A key part of the programme is the showcase. In part, the opportunity to test the work publicly and also to be able to invite all the people who have supported me so far to see the work in development in such a well respected venue. LCN arranged a gallery tour for us. We met Andrea Schlieker, Director Commissions and External Projects at commercial gallery White Cube, gallerist Kate MacGarry and Michael Smythe, Director of Nomad Projects and Phytology, an alternative cultural institute and physic garden. They talked about the work they do and how they work with the artists they commission. It was very insightful. It has given me the confidence to introduce my work to gallerists with whom I think my work will resonate.
What plans do you have after participating with LCN?
I will continue refining and developing the flat pack painting.
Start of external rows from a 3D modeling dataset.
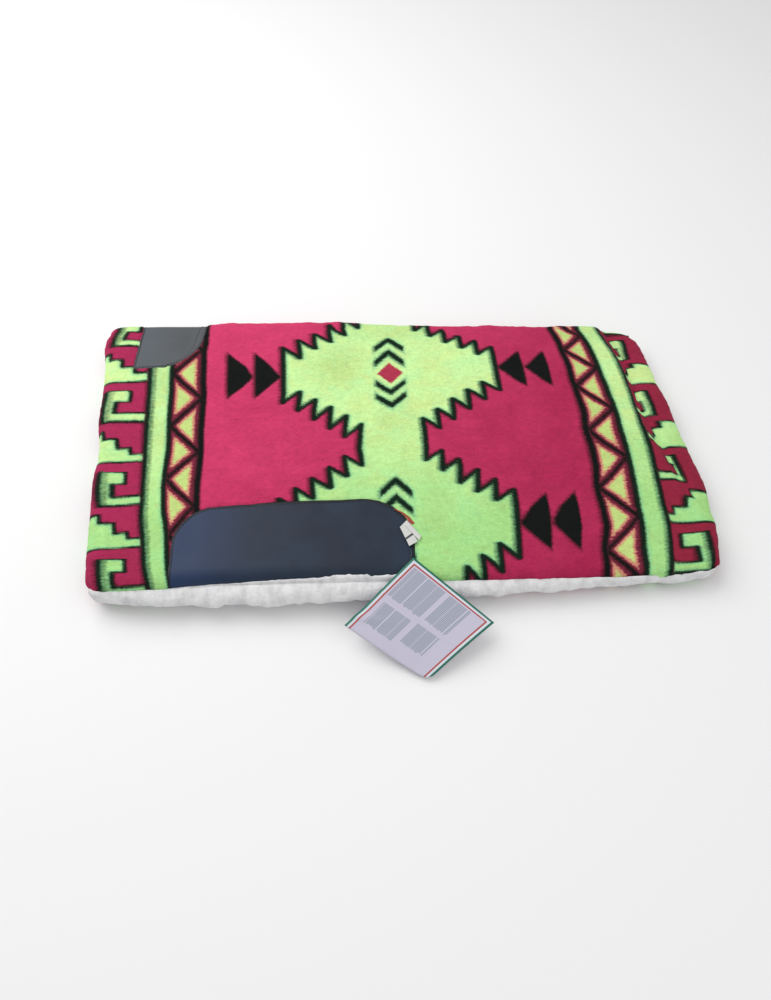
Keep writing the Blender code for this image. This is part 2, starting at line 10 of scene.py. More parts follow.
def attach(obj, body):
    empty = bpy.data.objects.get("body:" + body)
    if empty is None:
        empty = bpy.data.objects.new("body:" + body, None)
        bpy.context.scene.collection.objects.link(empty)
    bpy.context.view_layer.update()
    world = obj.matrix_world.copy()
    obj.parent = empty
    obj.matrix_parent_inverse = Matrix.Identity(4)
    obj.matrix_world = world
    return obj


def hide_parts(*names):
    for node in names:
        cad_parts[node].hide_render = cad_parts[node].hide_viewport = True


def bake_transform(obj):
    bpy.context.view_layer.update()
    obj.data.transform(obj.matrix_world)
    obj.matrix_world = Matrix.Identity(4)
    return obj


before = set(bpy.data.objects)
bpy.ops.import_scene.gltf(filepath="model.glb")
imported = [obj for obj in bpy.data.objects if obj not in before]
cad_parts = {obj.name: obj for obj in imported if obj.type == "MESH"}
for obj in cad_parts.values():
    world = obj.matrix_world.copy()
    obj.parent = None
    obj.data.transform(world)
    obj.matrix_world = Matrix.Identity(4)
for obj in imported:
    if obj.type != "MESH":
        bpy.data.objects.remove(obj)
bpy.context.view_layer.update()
scene = bpy.context.scene
print("frame loaded")


# camera: 58 degrees down on the pad, a little from the withers side
cameraView = {"place": (-0.0550, -0.58165, 0.8442), "down": 58.3, "turn": 4.5, "roll": -2.6,
              "lens": 27.36, "sensor": 36.0, "clip": (0.05, 20)}


# where an object stands, from its three axes as columns and its place
def standing(axes, place):
    return Matrix([[*axes[i], place[i]] for i in range(3)] + [[0, 0, 0, 1]])


# the camera's axes: its way forward from the two angles, then turned about that by the roll
def makeCamera(view):
    down, turn, roll = (math.radians(view[k]) for k in ("down", "turn", "roll"))
    forward = np.array([math.sin(turn) * math.cos(down), math.cos(turn) * math.cos(down),
                        -math.sin(down)])
    level = np.array([math.cos(turn), -math.sin(turn), 0.0])
    below = np.cross(forward, level)
    right = math.cos(roll) * level + math.sin(roll) * below
    lower = -math.sin(roll) * level + math.cos(roll) * below
    camera = bpy.data.objects.new("camera", bpy.data.cameras.new("camera"))
    camera.matrix_world = standing(np.column_stack([right, -lower, -forward]), view["place"])
    camera.data.lens = view["lens"]
    camera.data.sensor_width = view["sensor"]
    camera.data.clip_start, camera.data.clip_end = view["clip"]
    scene.collection.objects.link(camera)
    scene.camera = camera


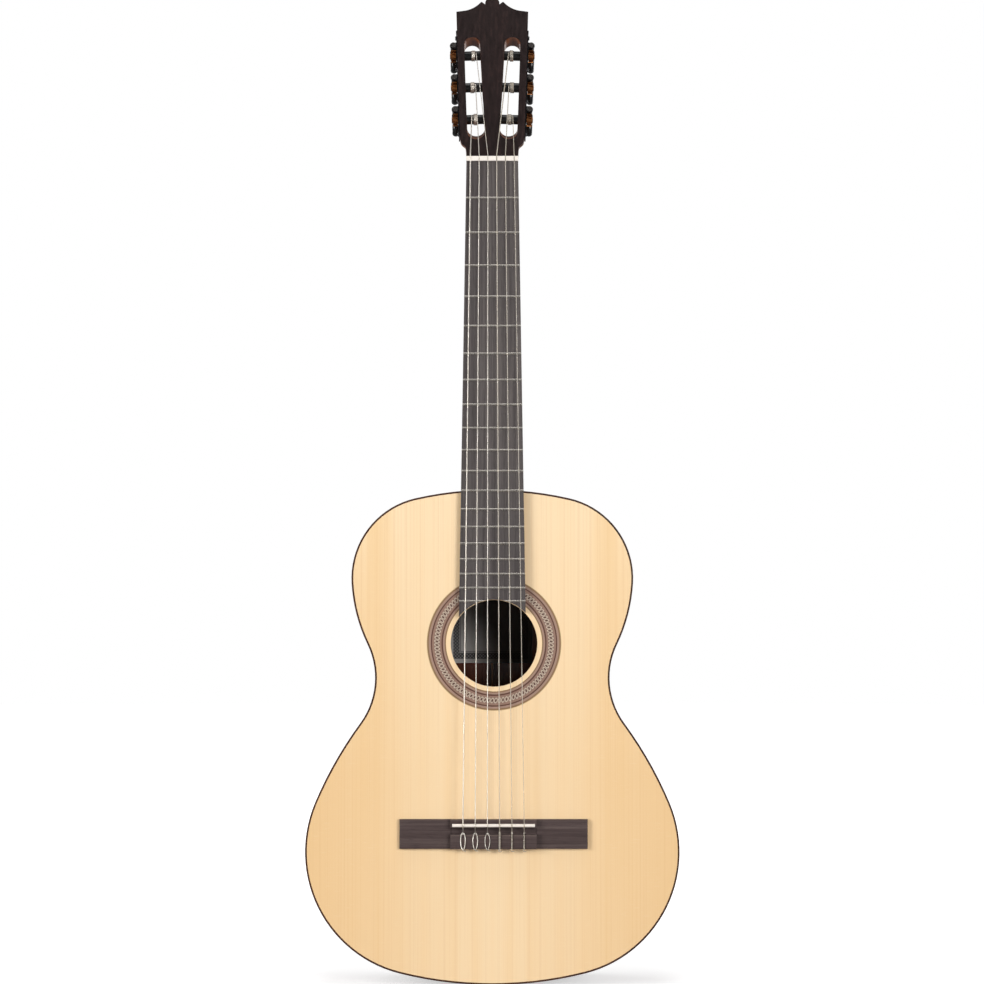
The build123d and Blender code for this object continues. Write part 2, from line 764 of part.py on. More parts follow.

Its a long process: research, collaging, drawing, digitising outlines, laser cutting, welding, powder coating, painting in oil. I have more characters to make. I also want to take time to play with the painting and fully activate it. I’m really keen to experiment with the magnetic qualities of the steel, light and sound. I’m working on performing the painting in some way. I will also carefully document and photograph the work – I am putting together a zine and promotional pack.
The painting can be transported easily, so I hope to exhibit the work in its entirety in London and tour it further afield in the UK and possibly abroad. I am working on showcasing more of it in July. After showcasing the work with public audiences, I hope to have lots of good ideas for where I can take it next.
I will also be reporting to Arts Council England.
All my work is politically and historically motivated so I am looking to work collaboratively with a historian or writer. I would very much like to work with a museum collection. Recent works were based on objects in the Imperial War Museum.